Directions
Verbatim output of all the material below is required.

Data segment

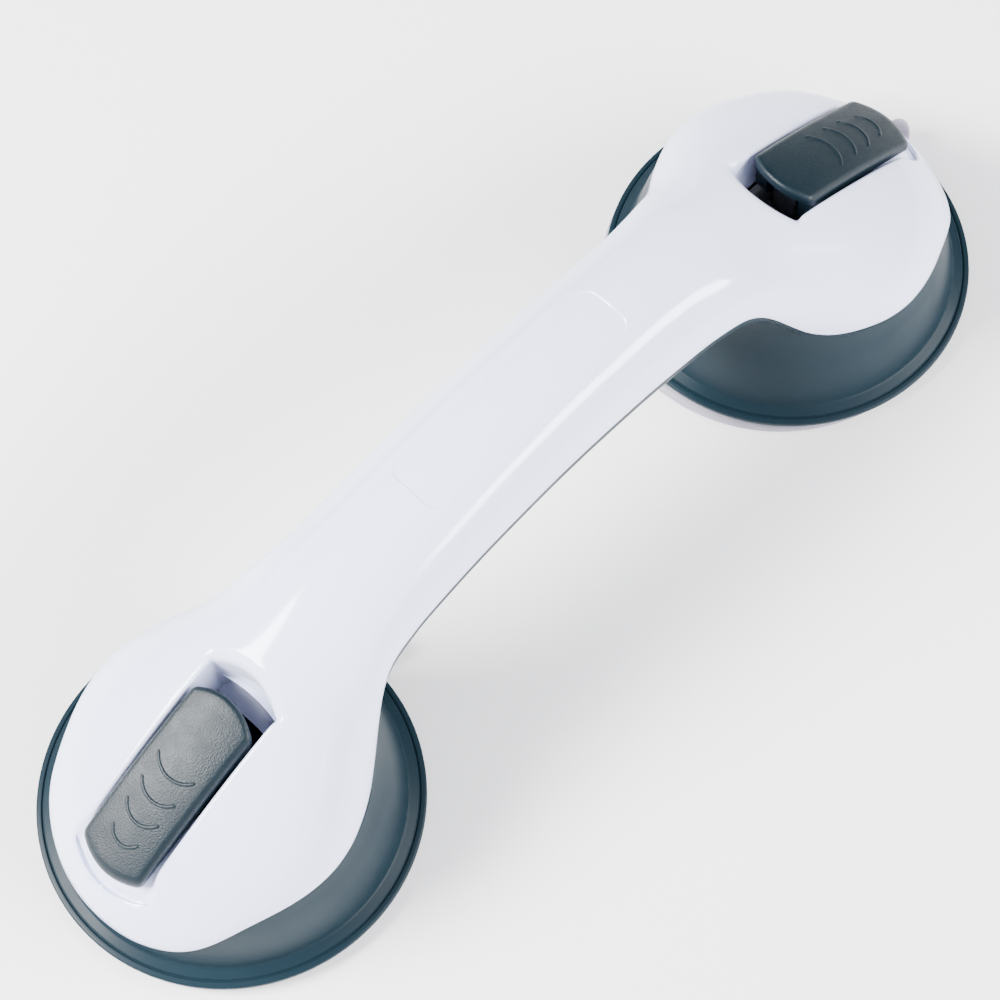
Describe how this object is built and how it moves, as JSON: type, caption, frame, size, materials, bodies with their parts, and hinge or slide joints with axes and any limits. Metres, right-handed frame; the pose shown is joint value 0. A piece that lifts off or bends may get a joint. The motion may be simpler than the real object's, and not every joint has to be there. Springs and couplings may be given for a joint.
{
  "type": "suction grab bar",
  "caption": "Arched two-tone bathroom grab handle with a round suction cup under each end, each cup locked by a flip lever.",
  "frame": {"origin": "on the wall plane that the pads hold to, under the middle of the overall length and width, with both levers closed", "axes": "+X along the bar towards the end where the release tab stands out, +Z away from the wall"},
  "size_m": [0.3079, 0.096, 0.0766],
  "materials": {
    "white_abs": "smooth moulded gloss",
    "dark_teal_abs": "satin moulding, fine spark texture on the levers",
    "soft_clear_pvc": "soft, milky translucent, tacky sheen",
    "black_nylon": "black, waxy moulded",
    "steel": "zinc plated"
  },
  "bodies": {
    "bar": {"upper_shell": "white_abs", "lower_shell": "dark_teal_abs", "wear_plate_a": "steel", "suction_pad_a": "soft_clear_pvc", "return_spring_a": "steel", "wear_plate_b": "steel", "suction_pad_b": "soft_clear_pvc", "return_spring_b": "steel", "shell_screw_1": "steel", "shell_screw_2": "steel", "shell_screw_3": "steel", "shell_screw_4": "steel", "shell_screw_5": "steel", "shell_screw_6": "steel"},
    "plunger_a": {"plunger_a": "black_nylon", "pivot_pin_a": "steel"},
    "lever_a": {"lever_a": "dark_teal_abs"},
    "plunger_b": {"plunger_b": "black_nylon", "pivot_pin_b": "steel"},
    "lever_b": {"lever_b": "dark_teal_abs"}
  },
  "joints": [
    {"name": "plunger_slide_a", "type": "slide", "parent": "bar", "child": "plunger_a", "axis": [0, 0, 1], "range_m": [-0.0032, 0], "deforming": ["return_spring_a", "suction_pad_a"]},
    {"name": "lever_hinge_a", "type": "hinge", "parent": "plunger_a", "child": "lever_a", "pos_m": [-0.10595, 0, 0.0445], "axis": [0, 1, 0], "range_deg": [0, 90]},
    {"name": "plunger_slide_b", "type": "slide", "parent": "bar", "child": "plunger_b", "axis": [0, 0, 1], "range_m": [-0.0032, 0], "deforming": ["return_spring_b", "suction_pad_b"]},
    {"name": "lever_hinge_b", "type": "hinge", "parent": "plunger_b", "child": "lever_b", "pos_m": [0.09805, 0, 0.0445], "axis": [0, -1, 0], "range_deg": [0, 90]}
  ],
  "couplings": [
    {"joint": "plunger_slide_a", "follows": "lever_hinge_a", "m_per_rad": -0.0020372},
    {"joint": "plunger_slide_b", "follows": "lever_hinge_b", "m_per_rad": -0.0020372}
  ]
}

Exercise answer
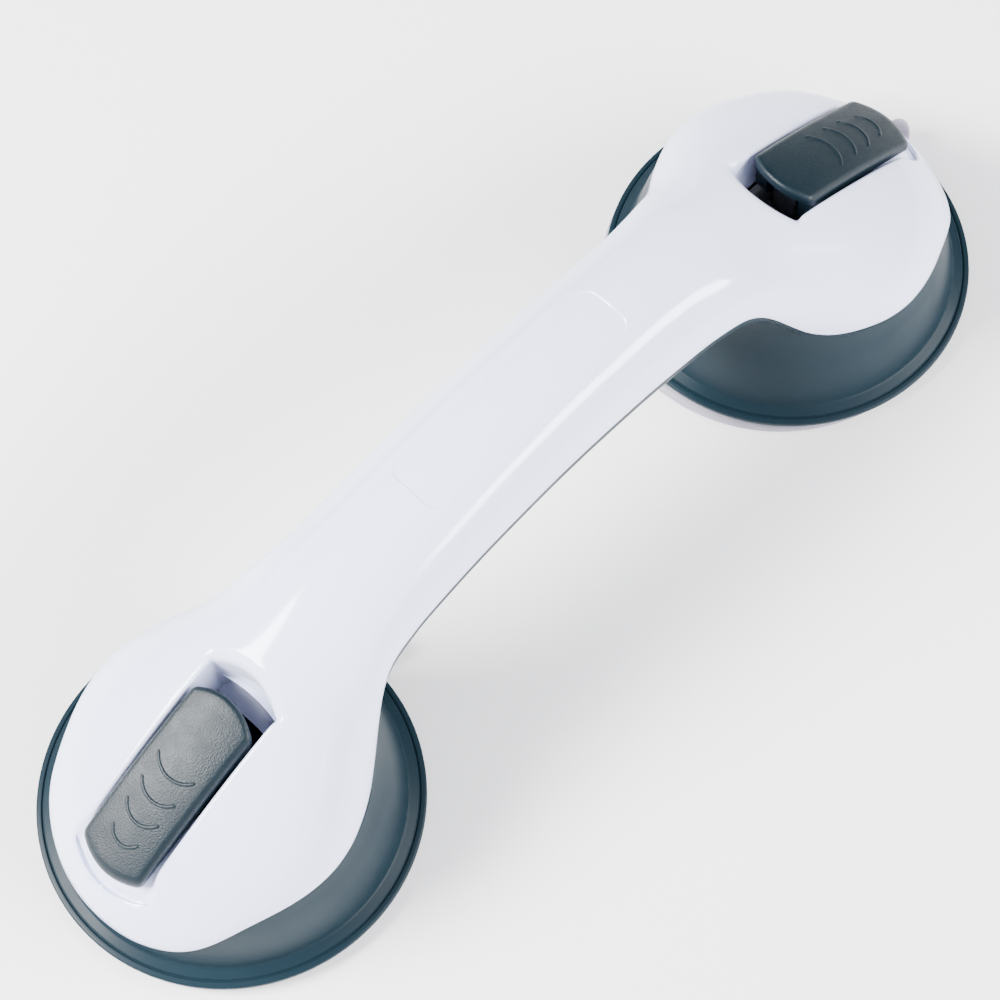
Describe how this object is built and how it moves, as JSON: type, caption, frame, size, materials, bodies with their parts, and hinge or slide joints with axes and any limits. Metres, right-handed frame; the pose shown is joint value 0. A piece that lifts off or bends may get a joint. The motion may be simpler than the real object's, and not every joint has to be there. Springs and couplings may be given for a joint.
{
  "type": "suction grab bar",
  "caption": "Arched two-tone bathroom grab handle with a round suction cup under each end, each cup locked by a flip lever.",
  "frame": {"origin": "on the wall plane that the pads hold to, under the middle of the overall length and width, with both levers closed", "axes": "+X along the bar towards the end where the release tab stands out, +Z away from the wall"},
  "size_m": [0.3079, 0.096, 0.0766],
  "materials": {
    "white_abs": "smooth moulded gloss",
    "dark_teal_abs": "satin moulding, fine spark texture on the levers",
    "soft_clear_pvc": "soft, milky translucent, tacky sheen",
    "black_nylon": "black, waxy moulded",
    "steel": "zinc plated"
  },
  "bodies": {
    "bar": {"upper_shell": "white_abs", "lower_shell": "dark_teal_abs", "wear_plate_a": "steel", "suction_pad_a": "soft_clear_pvc", "return_spring_a": "steel", "wear_plate_b": "steel", "suction_pad_b": "soft_clear_pvc", "return_spring_b": "steel", "shell_screw_1": "steel", "shell_screw_2": "steel", "shell_screw_3": "steel", "shell_screw_4": "steel", "shell_screw_5": "steel", "shell_screw_6": "steel"},
    "plunger_a": {"plunger_a": "black_nylon", "pivot_pin_a": "steel"},
    "lever_a": {"lever_a": "dark_teal_abs"},
    "plunger_b": {"plunger_b": "black_nylon", "pivot_pin_b": "steel"},
    "lever_b": {"lever_b": "dark_teal_abs"}
  },
  "joints": [
    {"name": "plunger_slide_a", "type": "slide", "parent": "bar", "child": "plunger_a", "axis": [0, 0, 1], "range_m": [-0.0032, 0], "deforming": ["return_spring_a", "suction_pad_a"]},
    {"name": "lever_hinge_a", "type": "hinge", "parent": "plunger_a", "child": "lever_a", "pos_m": [-0.10595, 0, 0.0445], "axis": [0, 1, 0], "range_deg": [0, 90]},
    {"name": "plunger_slide_b", "type": "slide", "parent": "bar", "child": "plunger_b", "axis": [0, 0, 1], "range_m": [-0.0032, 0], "deforming": ["return_spring_b", "suction_pad_b"]},
    {"name": "lever_hinge_b", "type": "hinge", "parent": "plunger_b", "child": "lever_b", "pos_m": [0.09805, 0, 0.0445], "axis": [0, -1, 0], "range_deg": [0, 90]}
  ],
  "couplings": [
    {"joint": "plunger_slide_a", "follows": "lever_hinge_a", "m_per_rad": -0.0020372},
    {"joint": "plunger_slide_b", "follows": "lever_hinge_b", "m_per_rad": -0.0020372}
  ]
}